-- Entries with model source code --

******************************

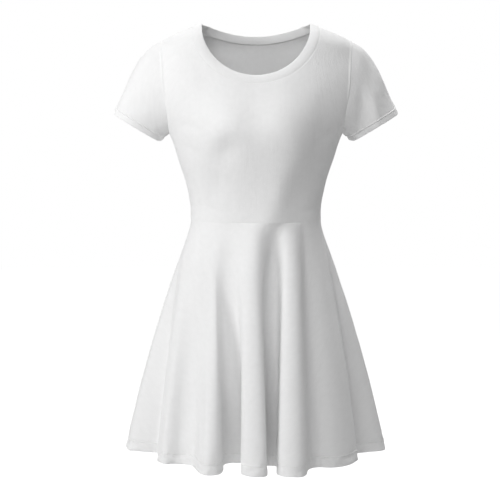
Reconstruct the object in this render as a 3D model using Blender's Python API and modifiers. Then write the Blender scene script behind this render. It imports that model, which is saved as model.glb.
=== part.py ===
"""A short-sleeved jersey skater dress, standing hollow as it is worn.

Metres, +Z up. The front faces -Y and the wearer's left is +X. The origin lies midway between the
two shoulders, where the wearer's shoulders carry the dress. Every panel is an open surface on the
dress's form, thickened inward by a Solidify modifier.
"""

from collections import namedtuple

import bmesh
import bpy
import numpy as np

CLOTH = 0.0012  # thickness of the cloth
SETBACK = 0.0002  # how far each piece stays back from the middle of a seam

# Heights of the form's main lines above the origin.
WAIST = -0.356
ARMPIT = -0.187
SHOULDER_POINT = -0.0130
HEM = -0.808

# The bodice is a stack of level rings. Each is a rounded oval, nearer to a box than an ellipse is.
ROUNDNESS = 2.3
Ring = namedtuple("Ring", "height half_width front back")
BODICE_RINGS = (
    Ring(height=-0.356, half_width=0.1262, front=0.093, back=0.086),
    Ring(height=-0.335, half_width=0.1262, front=0.094, back=0.086),
    Ring(height=-0.305, half_width=0.1310, front=0.098, back=0.089),
    Ring(height=-0.272, half_width=0.1388, front=0.105, back=0.094),
    Ring(height=-0.239, half_width=0.1500, front=0.112, back=0.098),
    Ring(height=-0.195, half_width=0.1645, front=0.115, back=0.101),
    Ring(height=-0.150, half_width=0.1890, front=0.111, back=0.102),
    Ring(height=-0.110, half_width=0.2060, front=0.106, back=0.101),
    Ring(height=-0.070, half_width=0.2080, front=0.098, back=0.097),
    Ring(height=-0.040, half_width=0.1990, front=0.091, back=0.091),
    Ring(height=-0.0130, half_width=0.1830, front=0.084, back=0.084),
    Ring(height=-0.0050, half_width=0.1700, front=0.080, back=0.080),
    Ring(height=0.0045, half_width=0.1480, front=0.075, back=0.075),
    Ring(height=0.0120, half_width=0.1302, front=0.069, back=0.070),
    Ring(height=0.0170, half_width=0.1168, front=0.065, back=0.066),
    Ring(height=0.0196, half_width=0.1040, front=0.061, back=0.063),
)

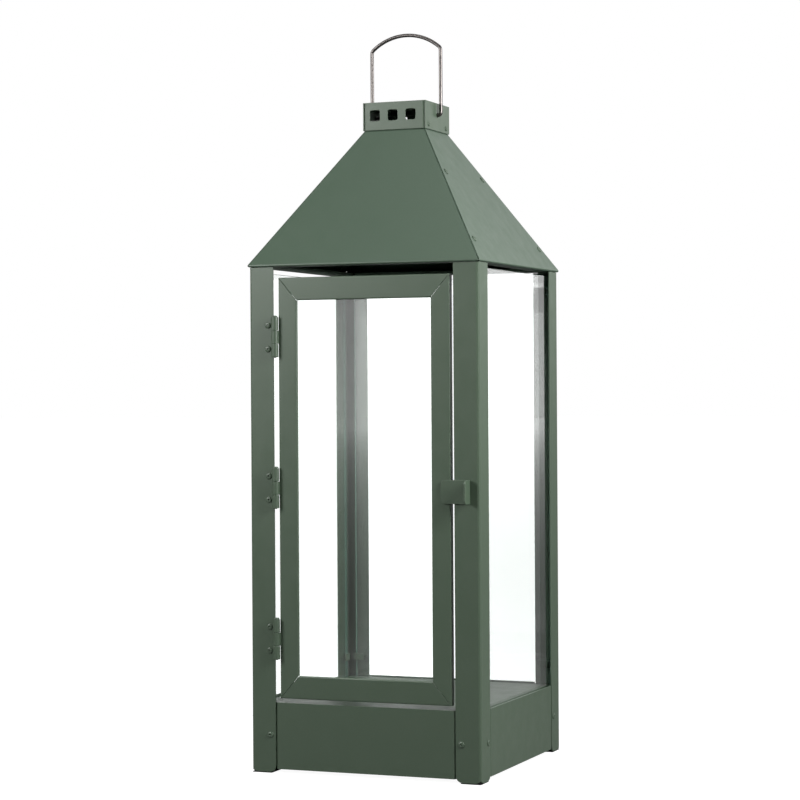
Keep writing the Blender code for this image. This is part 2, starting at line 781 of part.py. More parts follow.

******************************

-- WHAT YOU ARE ASKED TO DO --
Would you write down every record again, exactly?

-- RESPONSE --
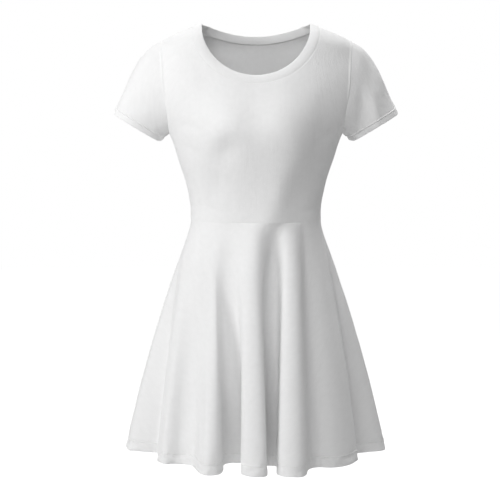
Reconstruct the object in this render as a 3D model using Blender's Python API and modifiers. Then write the Blender scene script behind this render. It imports that model, which is saved as model.glb.
=== part.py ===
"""A short-sleeved jersey skater dress, standing hollow as it is worn.

Metres, +Z up. The front faces -Y and the wearer's left is +X. The origin lies midway between the
two shoulders, where the wearer's shoulders carry the dress. Every panel is an open surface on the
dress's form, thickened inward by a Solidify modifier.
"""

from collections import namedtuple

import bmesh
import bpy
import numpy as np

CLOTH = 0.0012  # thickness of the cloth
SETBACK = 0.0002  # how far each piece stays back from the middle of a seam

# Heights of the form's main lines above the origin.
WAIST = -0.356
ARMPIT = -0.187
SHOULDER_POINT = -0.0130
HEM = -0.808

# The bodice is a stack of level rings. Each is a rounded oval, nearer to a box than an ellipse is.
ROUNDNESS = 2.3
Ring = namedtuple("Ring", "height half_width front back")
BODICE_RINGS = (
    Ring(height=-0.356, half_width=0.1262, front=0.093, back=0.086),
    Ring(height=-0.335, half_width=0.1262, front=0.094, back=0.086),
    Ring(height=-0.305, half_width=0.1310, front=0.098, back=0.089),
    Ring(height=-0.272, half_width=0.1388, front=0.105, back=0.094),
    Ring(height=-0.239, half_width=0.1500, front=0.112, back=0.098),
    Ring(height=-0.195, half_width=0.1645, front=0.115, back=0.101),
    Ring(height=-0.150, half_width=0.1890, front=0.111, back=0.102),
    Ring(height=-0.110, half_width=0.2060, front=0.106, back=0.101),
    Ring(height=-0.070, half_width=0.2080, front=0.098, back=0.097),
    Ring(height=-0.040, half_width=0.1990, front=0.091, back=0.091),
    Ring(height=-0.0130, half_width=0.1830, front=0.084, back=0.084),
    Ring(height=-0.0050, half_width=0.1700, front=0.080, back=0.080),
    Ring(height=0.0045, half_width=0.1480, front=0.075, back=0.075),
    Ring(height=0.0120, half_width=0.1302, front=0.069, back=0.070),
    Ring(height=0.0170, half_width=0.1168, front=0.065, back=0.066),
    Ring(height=0.0196, half_width=0.1040, front=0.061, back=0.063),
)

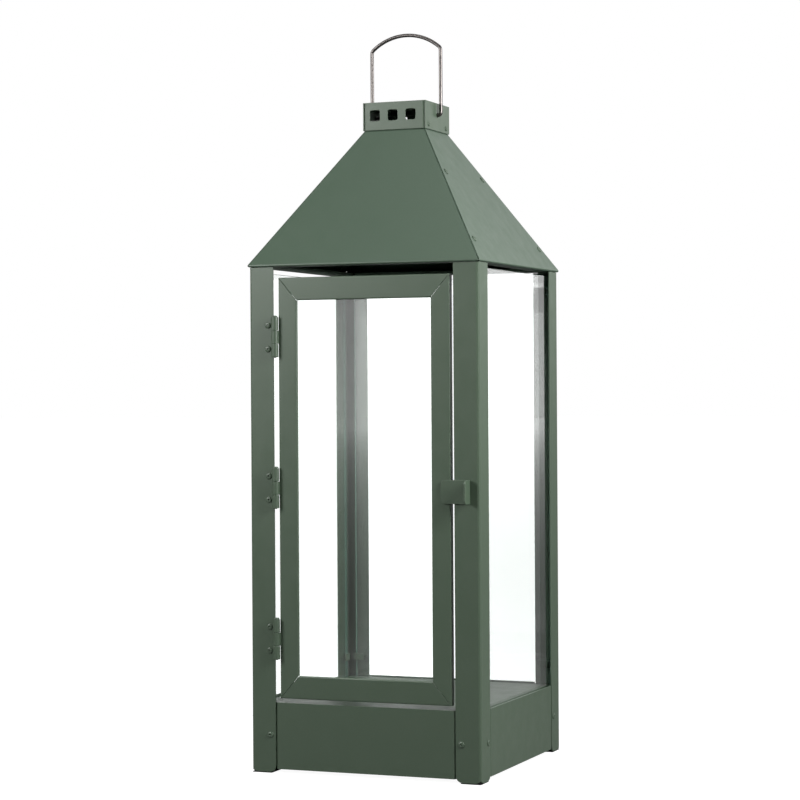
Keep writing the Blender code for this image. This is part 2, starting at line 781 of part.py. More parts follow.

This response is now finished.